* **Data segment**

....

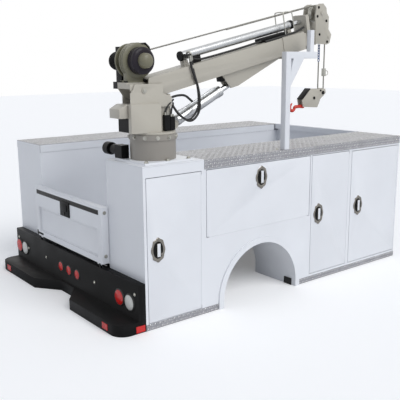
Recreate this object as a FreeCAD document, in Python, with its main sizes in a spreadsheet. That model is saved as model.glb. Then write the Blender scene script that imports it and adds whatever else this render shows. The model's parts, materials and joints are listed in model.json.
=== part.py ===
import FreeCAD, Part
import math
import os
import re
import Sketcher
from FreeCAD import Placement, Rotation, Vector

# A service truck body with a telescopic crane on its right rear compartment.
# X points to the right of the truck, Y forwards and Z up, in millimetres.
# The origin is midway along the whole length, on the ground line of the compartments.

doc = FreeCAD.newDocument("crane_service_body")
sheet = doc.addObject("Spreadsheet::Sheet", "sizes")

# Driving dimensions: name, value
SIZES = [
    ("body_width", 1980),
    ("body_length", 2743),
    ("pack_depth", 457),
    ("pack_height", 1118),
    ("deck_thick", 7),
    ("cover_lip", 64),
    ("cover_sheet", 3),
    ("crane_bay", 504),
    ("frame_thick", 32),
    ("sheet_wall", 4),
    ("door_thick", 26),
    ("door_gap", 5),
    ("hinge_radius", 2.2),
    ("latch_plate", 4),
    ("latch_width", 100),
    ("latch_tall", 160),
    ("latch_handle", 10),
    ("arch_radius", 375),
    ("arch_y", 1052),
    ("arch_z", 55),
    ("flare_width", 45),
    ("flare_proud", 12),
    ("strip_tall", 44),
    ("strip_thick", 2),
    ("mid_floor_z", 516),
    ("rear_partition_y", 500),
    ("mid_partition_y", 1588),
    ("front_partition_y", 2070),
    ("bed_floor_z", 370),
    ("bed_floor_thick", 8),
    ("cross_sill_tall", 62),
    ("cross_sill_width", 60),
    ("long_sill_tall", 100),
    ("long_sill_width", 76),
    ("long_sill_inset", 139),
    ("bulkhead_rail", 50),
    ("bumper_reach", 57),
    ("bumper_plate", 6),
    ("bumper_top", 335),
    ("step_reach", 217),
    ("step_tall", 80),
    ("step_corner", 100),
    ("notch_outer", 303),
    ("notch_inner", 111),
    ("notch_reach", 77),
    ("lamp_radius", 55),
    ("lamp_depth", 6),
    ("lamp_z", 190),
    ("lamp_red_in", 237),
    ("lamp_white_in", 107),
    ("lamp_red_out", 60),
    ("lamp_white_out", 178),
    ("marker_radius", 36),
    ("marker_pitch", 135),
    ("marker_wide", 70),
    ("marker_tall", 44),
    ("marker_depth", 3),
    ("gate_lap", 7),
    ("gate_low", 371),
    ("gate_top", 780),
    ("gate_outer", 62),
    ("gate_clear", 5),
    ("gate_pin_y", 50),
    ("gate_pin_z", 360),
    ("gate_pin_radius", 5),
    ("ear_inset", 60),
    ("ear_wide", 20),
    ("paddle_wide", 140),
    ("paddle_tall", 110),
    ("paddle_proud", 8),
    ("rest_tube", 50),
    ("rest_post_y", 1285),
    ("rest_arm_end", 1620),
    ("rest_arm_rise", 672),
    ("rest_bar_gap", 40),
    ("rest_stub_rise", 882),
    ("rest_stub_side", 40),
    ("crane_inset", 228),
    ("crane_y", 240),
    ("base_side", 390),
    ("base_thick", 12),
    ("pedestal_radius", 157),
    ("pedestal_tall", 170),
    ("flange_tall", 36),
    ("flange_out", 7),
    ("turret_gap", 0.3),
    ("turret_disc", 16),
    ("turret_half", 72),
    ("turret_back", 165),
    ("turret_front", 101),
    ("collar_tall", 25),
    ("plate_clear", 5),
    ("plate_thick", 8),
    ("plate_ahead", 151),
    ("plate_behind", 60),
    ("shoulder_rise", 387),
    ("cover_back", 235),
    ("cover_reach", 107),
    ("pivot_back", 120),
    ("pivot_rise", 472),
    ("pivot_pin", 20),
    ("pin_gap", 0.3),
    ("lug_radius", 60),
    ("receiver_half", 62),
    ("receiver_deep", 131),
    ("receiver_tall", 90),
    ("boom_tilt", 12.6),
    ("boom_half", 75),
    ("boom_rise", 66.5),
    ("boom_wall", 8),
    ("boom_start", 62),
    ("boom_end", 1557),
    ("root_back", 100),
    ("root_front", 44),
    ("foot_low", 42),
    ("foot_side", 30),
    ("foot_thick", 10),
    ("winch_ahead", 2),
    ("winch_up", 190),
    ("flange_radius", 116),
    ("wheel_radius", 88),
    ("dome_radius", 48),
    ("drum_radius", 36),
    ("rope_radius", 5),
    ("rope_aside", 36),
    ("cylinder_up", 135),
    ("barrel_radius", 30),
    ("barrel_start", 395),
    ("barrel_end", 1500),
    ("rod_radius", 18),
    ("inner_half", 58),
    ("inner_rise", 50),
    ("inner_start", 420),
    ("inner_end", 1740),
    ("pad_gap", 0.3),
    ("head_plate", 10),
    ("sheave_along", 1795),
    ("sheave_up", 165),
    ("sheave_groove", 57),
    ("sheave_rim", 68),
    ("low_sheave_along", 1842),
    ("low_sheave_down", 33),
    ("low_groove", 28),
    ("low_rim", 40),
    ("fall_offset", 33.5),
    ("block_rise", 397),
    ("block_half", 28),
    ("block_plate", 8),
    ("chain_rise", 645),
    ("link_long", 36),
    ("link_wide", 26),
    ("link_bar", 6),
    ("weight_rise", 530),
    ("weight_radius", 18),
    ("weight_tall", 62),
    ("hose_radius", 8),
    ("lift_base_ahead", 160),
    ("lift_base_rise", 234),
    ("lift_eye_along", 805),
    ("lift_eye_down", 155),
    ("lift_barrel_radius", 36),
    ("lift_rod_radius", 20),
    ("lift_barrel_length", 480),
    ("lift_neck", 42),
    ("lift_wall", 6),
    ("lift_cap", 8),
    ("lift_piston", 28),
]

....

* **The request**
Return all of the data exactly as it reads.

* **Exercise result**
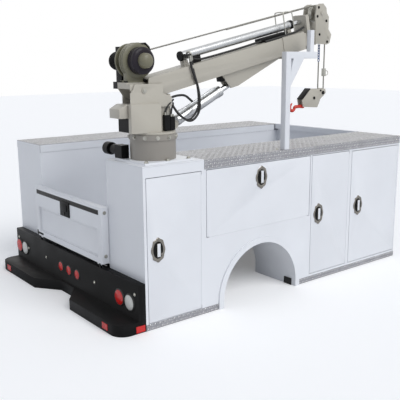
Recreate this object as a FreeCAD document, in Python, with its main sizes in a spreadsheet. That model is saved as model.glb. Then write the Blender scene script that imports it and adds whatever else this render shows. The model's parts, materials and joints are listed in model.json.
=== part.py ===
import FreeCAD, Part
import math
import os
import re
import Sketcher
from FreeCAD import Placement, Rotation, Vector

# A service truck body with a telescopic crane on its right rear compartment.
# X points to the right of the truck, Y forwards and Z up, in millimetres.
# The origin is midway along the whole length, on the ground line of the compartments.

doc = FreeCAD.newDocument("crane_service_body")
sheet = doc.addObject("Spreadsheet::Sheet", "sizes")

# Driving dimensions: name, value
SIZES = [
    ("body_width", 1980),
    ("body_length", 2743),
    ("pack_depth", 457),
    ("pack_height", 1118),
    ("deck_thick", 7),
    ("cover_lip", 64),
    ("cover_sheet", 3),
    ("crane_bay", 504),
    ("frame_thick", 32),
    ("sheet_wall", 4),
    ("door_thick", 26),
    ("door_gap", 5),
    ("hinge_radius", 2.2),
    ("latch_plate", 4),
    ("latch_width", 100),
    ("latch_tall", 160),
    ("latch_handle", 10),
    ("arch_radius", 375),
    ("arch_y", 1052),
    ("arch_z", 55),
    ("flare_width", 45),
    ("flare_proud", 12),
    ("strip_tall", 44),
    ("strip_thick", 2),
    ("mid_floor_z", 516),
    ("rear_partition_y", 500),
    ("mid_partition_y", 1588),
    ("front_partition_y", 2070),
    ("bed_floor_z", 370),
    ("bed_floor_thick", 8),
    ("cross_sill_tall", 62),
    ("cross_sill_width", 60),
    ("long_sill_tall", 100),
    ("long_sill_width", 76),
    ("long_sill_inset", 139),
    ("bulkhead_rail", 50),
    ("bumper_reach", 57),
    ("bumper_plate", 6),
    ("bumper_top", 335),
    ("step_reach", 217),
    ("step_tall", 80),
    ("step_corner", 100),
    ("notch_outer", 303),
    ("notch_inner", 111),
    ("notch_reach", 77),
    ("lamp_radius", 55),
    ("lamp_depth", 6),
    ("lamp_z", 190),
    ("lamp_red_in", 237),
    ("lamp_white_in", 107),
    ("lamp_red_out", 60),
    ("lamp_white_out", 178),
    ("marker_radius", 36),
    ("marker_pitch", 135),
    ("marker_wide", 70),
    ("marker_tall", 44),
    ("marker_depth", 3),
    ("gate_lap", 7),
    ("gate_low", 371),
    ("gate_top", 780),
    ("gate_outer", 62),
    ("gate_clear", 5),
    ("gate_pin_y", 50),
    ("gate_pin_z", 360),
    ("gate_pin_radius", 5),
    ("ear_inset", 60),
    ("ear_wide", 20),
    ("paddle_wide", 140),
    ("paddle_tall", 110),
    ("paddle_proud", 8),
    ("rest_tube", 50),
    ("rest_post_y", 1285),
    ("rest_arm_end", 1620),
    ("rest_arm_rise", 672),
    ("rest_bar_gap", 40),
    ("rest_stub_rise", 882),
    ("rest_stub_side", 40),
    ("crane_inset", 228),
    ("crane_y", 240),
    ("base_side", 390),
    ("base_thick", 12),
    ("pedestal_radius", 157),
    ("pedestal_tall", 170),
    ("flange_tall", 36),
    ("flange_out", 7),
    ("turret_gap", 0.3),
    ("turret_disc", 16),
    ("turret_half", 72),
    ("turret_back", 165),
    ("turret_front", 101),
    ("collar_tall", 25),
    ("plate_clear", 5),
    ("plate_thick", 8),
    ("plate_ahead", 151),
    ("plate_behind", 60),
    ("shoulder_rise", 387),
    ("cover_back", 235),
    ("cover_reach", 107),
    ("pivot_back", 120),
    ("pivot_rise", 472),
    ("pivot_pin", 20),
    ("pin_gap", 0.3),
    ("lug_radius", 60),
    ("receiver_half", 62),
    ("receiver_deep", 131),
    ("receiver_tall", 90),
    ("boom_tilt", 12.6),
    ("boom_half", 75),
    ("boom_rise", 66.5),
    ("boom_wall", 8),
    ("boom_start", 62),
    ("boom_end", 1557),
    ("root_back", 100),
    ("root_front", 44),
    ("foot_low", 42),
    ("foot_side", 30),
    ("foot_thick", 10),
    ("winch_ahead", 2),
    ("winch_up", 190),
    ("flange_radius", 116),
    ("wheel_radius", 88),
    ("dome_radius", 48),
    ("drum_radius", 36),
    ("rope_radius", 5),
    ("rope_aside", 36),
    ("cylinder_up", 135),
    ("barrel_radius", 30),
    ("barrel_start", 395),
    ("barrel_end", 1500),
    ("rod_radius", 18),
    ("inner_half", 58),
    ("inner_rise", 50),
    ("inner_start", 420),
    ("inner_end", 1740),
    ("pad_gap", 0.3),
    ("head_plate", 10),
    ("sheave_along", 1795),
    ("sheave_up", 165),
    ("sheave_groove", 57),
    ("sheave_rim", 68),
    ("low_sheave_along", 1842),
    ("low_sheave_down", 33),
    ("low_groove", 28),
    ("low_rim", 40),
    ("fall_offset", 33.5),
    ("block_rise", 397),
    ("block_half", 28),
    ("block_plate", 8),
    ("chain_rise", 645),
    ("link_long", 36),
    ("link_wide", 26),
    ("link_bar", 6),
    ("weight_rise", 530),
    ("weight_radius", 18),
    ("weight_tall", 62),
    ("hose_radius", 8),
    ("lift_base_ahead", 160),
    ("lift_base_rise", 234),
    ("lift_eye_along", 805),
    ("lift_eye_down", 155),
    ("lift_barrel_radius", 36),
    ("lift_rod_radius", 20),
    ("lift_barrel_length", 480),
    ("lift_neck", 42),
    ("lift_wall", 6),
    ("lift_cap", 8),
    ("lift_piston", 28),
]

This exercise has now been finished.